BEGIN Data provided

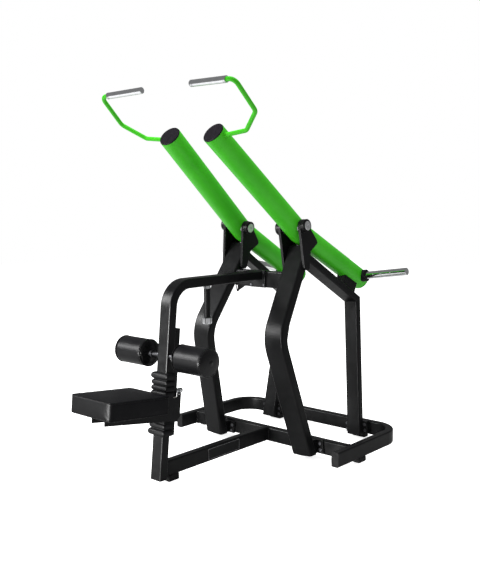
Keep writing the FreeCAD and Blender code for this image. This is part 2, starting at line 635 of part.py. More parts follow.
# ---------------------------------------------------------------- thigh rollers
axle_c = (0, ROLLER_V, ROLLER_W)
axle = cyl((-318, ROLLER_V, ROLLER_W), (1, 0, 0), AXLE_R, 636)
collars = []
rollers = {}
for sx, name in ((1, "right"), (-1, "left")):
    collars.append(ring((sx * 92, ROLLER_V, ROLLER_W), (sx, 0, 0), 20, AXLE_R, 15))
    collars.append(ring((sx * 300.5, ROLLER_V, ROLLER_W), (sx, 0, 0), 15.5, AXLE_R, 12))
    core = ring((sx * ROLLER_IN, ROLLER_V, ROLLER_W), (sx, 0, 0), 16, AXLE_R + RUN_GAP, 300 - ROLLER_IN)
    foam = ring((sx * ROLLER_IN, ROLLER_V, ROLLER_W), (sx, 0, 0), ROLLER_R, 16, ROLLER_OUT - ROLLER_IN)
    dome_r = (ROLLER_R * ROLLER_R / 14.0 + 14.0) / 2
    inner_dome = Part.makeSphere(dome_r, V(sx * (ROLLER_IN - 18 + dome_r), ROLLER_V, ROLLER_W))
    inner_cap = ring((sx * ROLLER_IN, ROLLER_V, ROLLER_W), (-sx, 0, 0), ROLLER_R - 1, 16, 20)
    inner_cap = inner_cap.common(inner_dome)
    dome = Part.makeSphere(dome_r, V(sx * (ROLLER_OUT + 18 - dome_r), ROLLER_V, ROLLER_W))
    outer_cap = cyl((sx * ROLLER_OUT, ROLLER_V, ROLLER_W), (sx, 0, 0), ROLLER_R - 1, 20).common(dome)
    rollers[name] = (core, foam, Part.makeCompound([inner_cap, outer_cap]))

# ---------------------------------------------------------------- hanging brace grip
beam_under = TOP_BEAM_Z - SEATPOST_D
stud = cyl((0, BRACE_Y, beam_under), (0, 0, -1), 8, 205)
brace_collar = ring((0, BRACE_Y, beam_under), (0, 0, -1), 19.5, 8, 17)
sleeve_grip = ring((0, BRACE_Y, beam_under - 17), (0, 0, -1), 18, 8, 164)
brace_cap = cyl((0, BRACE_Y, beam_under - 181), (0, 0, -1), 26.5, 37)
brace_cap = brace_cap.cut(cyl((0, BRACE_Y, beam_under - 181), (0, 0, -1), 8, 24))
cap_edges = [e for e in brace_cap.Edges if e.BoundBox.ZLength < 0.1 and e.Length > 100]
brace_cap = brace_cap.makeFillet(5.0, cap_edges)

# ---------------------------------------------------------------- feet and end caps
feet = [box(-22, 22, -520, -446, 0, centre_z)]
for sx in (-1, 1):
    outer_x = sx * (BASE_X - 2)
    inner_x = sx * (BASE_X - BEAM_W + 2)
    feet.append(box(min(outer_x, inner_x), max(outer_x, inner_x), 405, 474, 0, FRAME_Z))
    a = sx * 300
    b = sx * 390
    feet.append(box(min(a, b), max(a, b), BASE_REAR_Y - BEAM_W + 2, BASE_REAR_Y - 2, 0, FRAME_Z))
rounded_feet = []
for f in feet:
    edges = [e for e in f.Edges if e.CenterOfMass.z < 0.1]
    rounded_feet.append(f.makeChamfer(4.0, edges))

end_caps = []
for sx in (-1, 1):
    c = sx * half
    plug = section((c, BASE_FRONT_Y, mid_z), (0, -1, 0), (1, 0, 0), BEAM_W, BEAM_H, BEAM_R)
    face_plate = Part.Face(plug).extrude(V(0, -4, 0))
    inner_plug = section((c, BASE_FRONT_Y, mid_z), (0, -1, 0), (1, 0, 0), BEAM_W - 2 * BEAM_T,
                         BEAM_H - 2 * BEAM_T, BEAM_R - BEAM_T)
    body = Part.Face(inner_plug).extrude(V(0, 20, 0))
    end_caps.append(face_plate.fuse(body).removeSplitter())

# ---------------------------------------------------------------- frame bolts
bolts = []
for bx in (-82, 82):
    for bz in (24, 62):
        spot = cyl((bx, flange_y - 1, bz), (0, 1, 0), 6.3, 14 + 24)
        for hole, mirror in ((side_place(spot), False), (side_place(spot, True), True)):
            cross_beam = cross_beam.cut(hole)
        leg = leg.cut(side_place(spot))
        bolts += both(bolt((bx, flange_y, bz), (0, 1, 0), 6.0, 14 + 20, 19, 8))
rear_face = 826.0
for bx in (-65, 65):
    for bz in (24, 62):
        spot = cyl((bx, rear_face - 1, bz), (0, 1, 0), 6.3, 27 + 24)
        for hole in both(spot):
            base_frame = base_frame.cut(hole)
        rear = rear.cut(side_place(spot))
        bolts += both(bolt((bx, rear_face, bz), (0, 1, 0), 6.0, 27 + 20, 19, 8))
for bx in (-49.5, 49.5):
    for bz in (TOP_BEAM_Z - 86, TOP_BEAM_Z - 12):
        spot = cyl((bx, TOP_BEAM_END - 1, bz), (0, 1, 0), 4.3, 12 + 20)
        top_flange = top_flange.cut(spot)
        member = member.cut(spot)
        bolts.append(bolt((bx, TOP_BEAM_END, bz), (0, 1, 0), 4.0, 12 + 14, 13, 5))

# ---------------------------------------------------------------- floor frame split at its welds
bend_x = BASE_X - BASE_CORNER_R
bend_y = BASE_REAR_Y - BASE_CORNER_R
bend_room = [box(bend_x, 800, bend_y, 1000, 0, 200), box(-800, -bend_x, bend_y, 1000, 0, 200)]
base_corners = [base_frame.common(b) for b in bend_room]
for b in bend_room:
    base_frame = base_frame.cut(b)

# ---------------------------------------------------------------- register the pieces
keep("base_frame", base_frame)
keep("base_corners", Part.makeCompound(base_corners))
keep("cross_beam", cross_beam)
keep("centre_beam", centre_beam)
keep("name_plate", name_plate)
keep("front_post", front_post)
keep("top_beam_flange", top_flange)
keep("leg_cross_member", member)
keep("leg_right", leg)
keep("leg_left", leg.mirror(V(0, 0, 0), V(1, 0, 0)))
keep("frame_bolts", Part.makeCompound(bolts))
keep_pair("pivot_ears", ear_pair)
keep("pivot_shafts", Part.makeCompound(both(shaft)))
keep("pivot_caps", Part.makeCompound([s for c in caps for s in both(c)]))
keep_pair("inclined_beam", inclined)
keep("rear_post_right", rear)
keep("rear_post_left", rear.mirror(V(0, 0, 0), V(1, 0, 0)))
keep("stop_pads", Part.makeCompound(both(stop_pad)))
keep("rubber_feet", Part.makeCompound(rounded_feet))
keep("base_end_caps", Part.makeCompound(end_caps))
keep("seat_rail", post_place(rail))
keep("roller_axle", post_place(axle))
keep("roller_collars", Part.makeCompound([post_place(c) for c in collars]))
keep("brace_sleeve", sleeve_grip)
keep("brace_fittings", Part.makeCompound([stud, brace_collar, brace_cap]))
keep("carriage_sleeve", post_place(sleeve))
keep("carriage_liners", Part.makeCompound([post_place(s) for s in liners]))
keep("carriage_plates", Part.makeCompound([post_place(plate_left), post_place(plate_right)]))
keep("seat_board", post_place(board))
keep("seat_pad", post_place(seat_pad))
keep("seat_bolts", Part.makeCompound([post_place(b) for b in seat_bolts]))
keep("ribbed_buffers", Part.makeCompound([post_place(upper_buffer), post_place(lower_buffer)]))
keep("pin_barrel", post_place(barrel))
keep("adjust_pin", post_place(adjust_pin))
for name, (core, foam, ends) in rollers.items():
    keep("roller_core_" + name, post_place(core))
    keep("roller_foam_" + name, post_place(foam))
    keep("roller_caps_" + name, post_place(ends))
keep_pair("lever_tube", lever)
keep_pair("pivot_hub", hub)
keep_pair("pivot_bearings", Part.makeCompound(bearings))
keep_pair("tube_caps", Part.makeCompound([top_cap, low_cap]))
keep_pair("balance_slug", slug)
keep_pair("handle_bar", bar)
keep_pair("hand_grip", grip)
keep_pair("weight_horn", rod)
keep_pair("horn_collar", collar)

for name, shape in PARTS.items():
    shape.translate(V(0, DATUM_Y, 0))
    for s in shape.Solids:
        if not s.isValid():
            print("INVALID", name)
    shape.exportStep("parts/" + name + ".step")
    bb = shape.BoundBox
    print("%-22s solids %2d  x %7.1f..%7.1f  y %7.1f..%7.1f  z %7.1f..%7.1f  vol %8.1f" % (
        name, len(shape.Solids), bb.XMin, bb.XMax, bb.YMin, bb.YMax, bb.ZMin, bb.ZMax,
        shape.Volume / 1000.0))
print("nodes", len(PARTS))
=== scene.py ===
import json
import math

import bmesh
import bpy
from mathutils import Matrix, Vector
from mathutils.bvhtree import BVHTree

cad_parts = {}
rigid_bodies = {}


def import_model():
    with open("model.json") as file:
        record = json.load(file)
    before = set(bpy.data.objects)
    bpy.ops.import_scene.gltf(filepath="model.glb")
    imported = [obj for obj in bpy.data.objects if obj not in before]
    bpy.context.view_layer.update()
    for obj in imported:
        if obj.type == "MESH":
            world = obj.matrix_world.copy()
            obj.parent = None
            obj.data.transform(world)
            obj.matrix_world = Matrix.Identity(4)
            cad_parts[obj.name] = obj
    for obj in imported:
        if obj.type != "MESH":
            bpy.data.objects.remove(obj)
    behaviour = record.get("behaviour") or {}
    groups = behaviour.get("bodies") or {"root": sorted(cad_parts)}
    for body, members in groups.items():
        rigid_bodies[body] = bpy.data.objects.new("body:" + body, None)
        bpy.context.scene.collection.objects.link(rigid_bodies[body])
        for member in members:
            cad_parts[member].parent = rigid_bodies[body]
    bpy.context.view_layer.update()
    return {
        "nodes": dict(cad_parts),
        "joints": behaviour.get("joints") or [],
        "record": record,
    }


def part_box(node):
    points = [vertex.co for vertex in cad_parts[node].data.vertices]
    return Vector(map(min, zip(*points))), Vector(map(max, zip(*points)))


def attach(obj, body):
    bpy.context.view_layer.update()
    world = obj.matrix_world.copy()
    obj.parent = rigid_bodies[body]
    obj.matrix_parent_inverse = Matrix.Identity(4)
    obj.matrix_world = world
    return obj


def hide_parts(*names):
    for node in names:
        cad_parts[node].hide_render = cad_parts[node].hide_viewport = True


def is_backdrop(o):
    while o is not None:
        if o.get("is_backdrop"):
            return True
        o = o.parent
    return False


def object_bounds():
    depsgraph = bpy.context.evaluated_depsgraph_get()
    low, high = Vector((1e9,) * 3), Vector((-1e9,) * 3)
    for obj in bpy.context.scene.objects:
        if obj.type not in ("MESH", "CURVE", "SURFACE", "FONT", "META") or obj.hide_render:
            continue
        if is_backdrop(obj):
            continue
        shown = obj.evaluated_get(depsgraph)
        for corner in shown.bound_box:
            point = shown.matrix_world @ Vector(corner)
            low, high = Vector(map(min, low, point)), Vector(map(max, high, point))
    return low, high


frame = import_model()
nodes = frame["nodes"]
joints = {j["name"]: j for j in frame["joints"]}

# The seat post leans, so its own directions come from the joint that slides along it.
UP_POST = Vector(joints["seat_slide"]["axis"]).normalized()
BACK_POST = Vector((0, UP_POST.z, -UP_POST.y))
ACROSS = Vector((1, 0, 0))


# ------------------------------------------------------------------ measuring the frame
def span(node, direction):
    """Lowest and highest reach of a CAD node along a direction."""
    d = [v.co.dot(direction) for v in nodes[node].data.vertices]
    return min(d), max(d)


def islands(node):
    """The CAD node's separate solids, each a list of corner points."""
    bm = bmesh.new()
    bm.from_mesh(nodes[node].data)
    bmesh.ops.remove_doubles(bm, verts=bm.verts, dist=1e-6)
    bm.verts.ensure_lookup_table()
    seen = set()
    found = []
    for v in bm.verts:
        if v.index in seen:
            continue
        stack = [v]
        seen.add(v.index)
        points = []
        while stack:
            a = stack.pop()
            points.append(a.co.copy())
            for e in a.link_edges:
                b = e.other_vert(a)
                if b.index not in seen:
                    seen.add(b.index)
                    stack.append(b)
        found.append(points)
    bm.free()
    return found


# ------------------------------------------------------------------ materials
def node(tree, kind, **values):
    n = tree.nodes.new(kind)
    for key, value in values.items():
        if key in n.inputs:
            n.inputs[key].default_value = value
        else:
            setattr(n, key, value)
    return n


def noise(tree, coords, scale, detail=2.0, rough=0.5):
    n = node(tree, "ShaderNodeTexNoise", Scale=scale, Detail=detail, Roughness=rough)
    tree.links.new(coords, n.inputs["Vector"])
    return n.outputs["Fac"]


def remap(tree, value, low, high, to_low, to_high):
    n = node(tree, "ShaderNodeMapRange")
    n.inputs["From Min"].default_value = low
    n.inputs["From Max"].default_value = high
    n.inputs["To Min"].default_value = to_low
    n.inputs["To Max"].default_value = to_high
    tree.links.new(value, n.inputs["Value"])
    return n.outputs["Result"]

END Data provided

__Problem details__. Only the lines from the beginning of the material to the line containing "foam, Part.makeCompound([inner_cap, outer_cap]))" should be echoed, verbatim and in full.

__Correct result__.
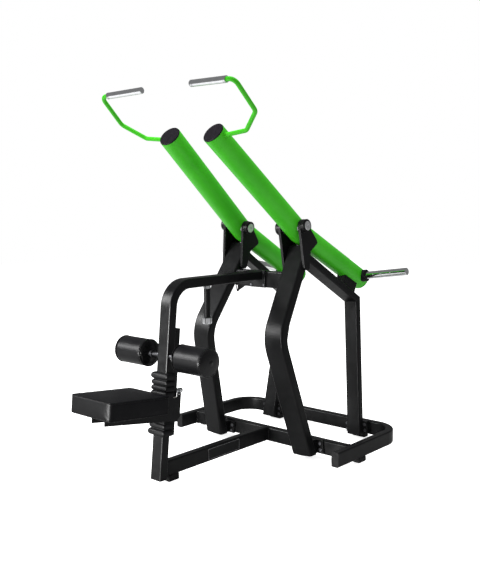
Keep writing the FreeCAD and Blender code for this image. This is part 2, starting at line 635 of part.py. More parts follow.
# ---------------------------------------------------------------- thigh rollers
axle_c = (0, ROLLER_V, ROLLER_W)
axle = cyl((-318, ROLLER_V, ROLLER_W), (1, 0, 0), AXLE_R, 636)
collars = []
rollers = {}
for sx, name in ((1, "right"), (-1, "left")):
    collars.append(ring((sx * 92, ROLLER_V, ROLLER_W), (sx, 0, 0), 20, AXLE_R, 15))
    collars.append(ring((sx * 300.5, ROLLER_V, ROLLER_W), (sx, 0, 0), 15.5, AXLE_R, 12))
    core = ring((sx * ROLLER_IN, ROLLER_V, ROLLER_W), (sx, 0, 0), 16, AXLE_R + RUN_GAP, 300 - ROLLER_IN)
    foam = ring((sx * ROLLER_IN, ROLLER_V, ROLLER_W), (sx, 0, 0), ROLLER_R, 16, ROLLER_OUT - ROLLER_IN)
    dome_r = (ROLLER_R * ROLLER_R / 14.0 + 14.0) / 2
    inner_dome = Part.makeSphere(dome_r, V(sx * (ROLLER_IN - 18 + dome_r), ROLLER_V, ROLLER_W))
    inner_cap = ring((sx * ROLLER_IN, ROLLER_V, ROLLER_W), (-sx, 0, 0), ROLLER_R - 1, 16, 20)
    inner_cap = inner_cap.common(inner_dome)
    dome = Part.makeSphere(dome_r, V(sx * (ROLLER_OUT + 18 - dome_r), ROLLER_V, ROLLER_W))
    outer_cap = cyl((sx * ROLLER_OUT, ROLLER_V, ROLLER_W), (sx, 0, 0), ROLLER_R - 1, 20).common(dome)
    rollers[name] = (core, foam, Part.makeCompound([inner_cap, outer_cap]))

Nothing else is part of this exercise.